### PROBLEM
Using the material below, copy every line where "scene" appears.
##### ENTRIES #####
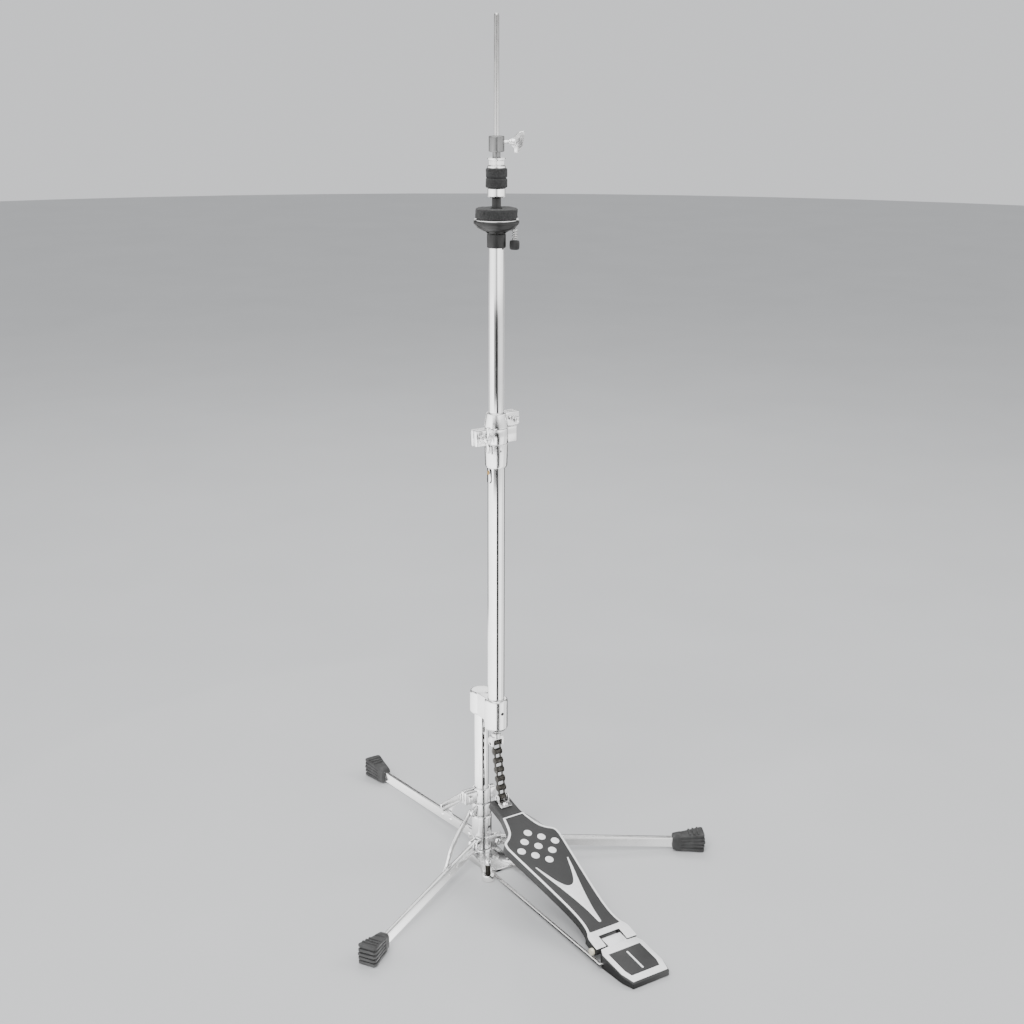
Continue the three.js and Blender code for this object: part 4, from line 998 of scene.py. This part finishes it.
def add_chain(pin_z):
    """Rollers and pins on one straight line, with inner and outer link plates between them in turn."""
    lean = math.degrees(math.asin(CHAIN_LEAN / (CHAIN_PITCH * CHAIN_LINKS)))
    shells = []
    for k in range(CHAIN_LINKS + 1):
        z = -k * CHAIN_PITCH
        shells.append(bar_x(3.95, 0, z, -3.6, 3.6, 0.5, 40))
        shells.append(bar_x(1.8, 0, z, -6.2, 6.2, 0.3, 24))
        if k == CHAIN_LINKS:
            break
        offset, size = (3.4, 4.3) if k % 2 else (4.75, 4.5)
        plate = link_plate(CHAIN_PITCH, size, 1.7)
        for side in (-1, 1):
            x0 = side * (offset + 0.6) - 0.6
            shells.append(moved(mended(sideways(plate, x0, x0 + 1.2, 0.3)), (0, 0, z)))
    place = COLUMN + [0, 0, pin_z]
    piece(
        "drive_chain_skin", [mended(moved(s, place, turn("X", lean))) for s in shells],
        "chain", "dark_steel", "drive_chain",
    )


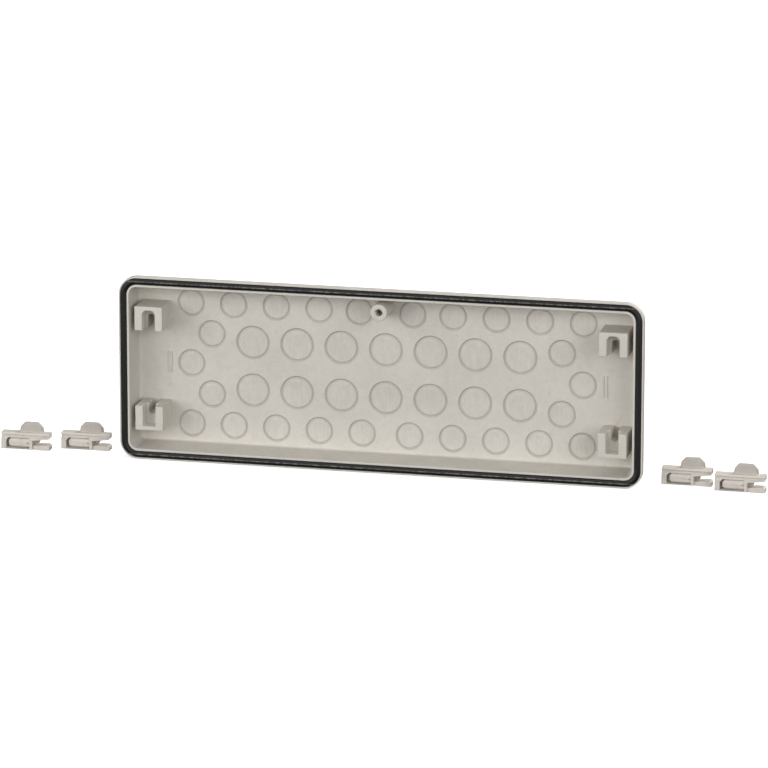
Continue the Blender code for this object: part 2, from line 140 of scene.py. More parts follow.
#####
### EXPECTED ANSWER
Continue the three.js and Blender code for this object: part 4, from line 998 of scene.py. This part finishes it.
Continue the Blender code for this object: part 2, from line 140 of scene.py. More parts follow.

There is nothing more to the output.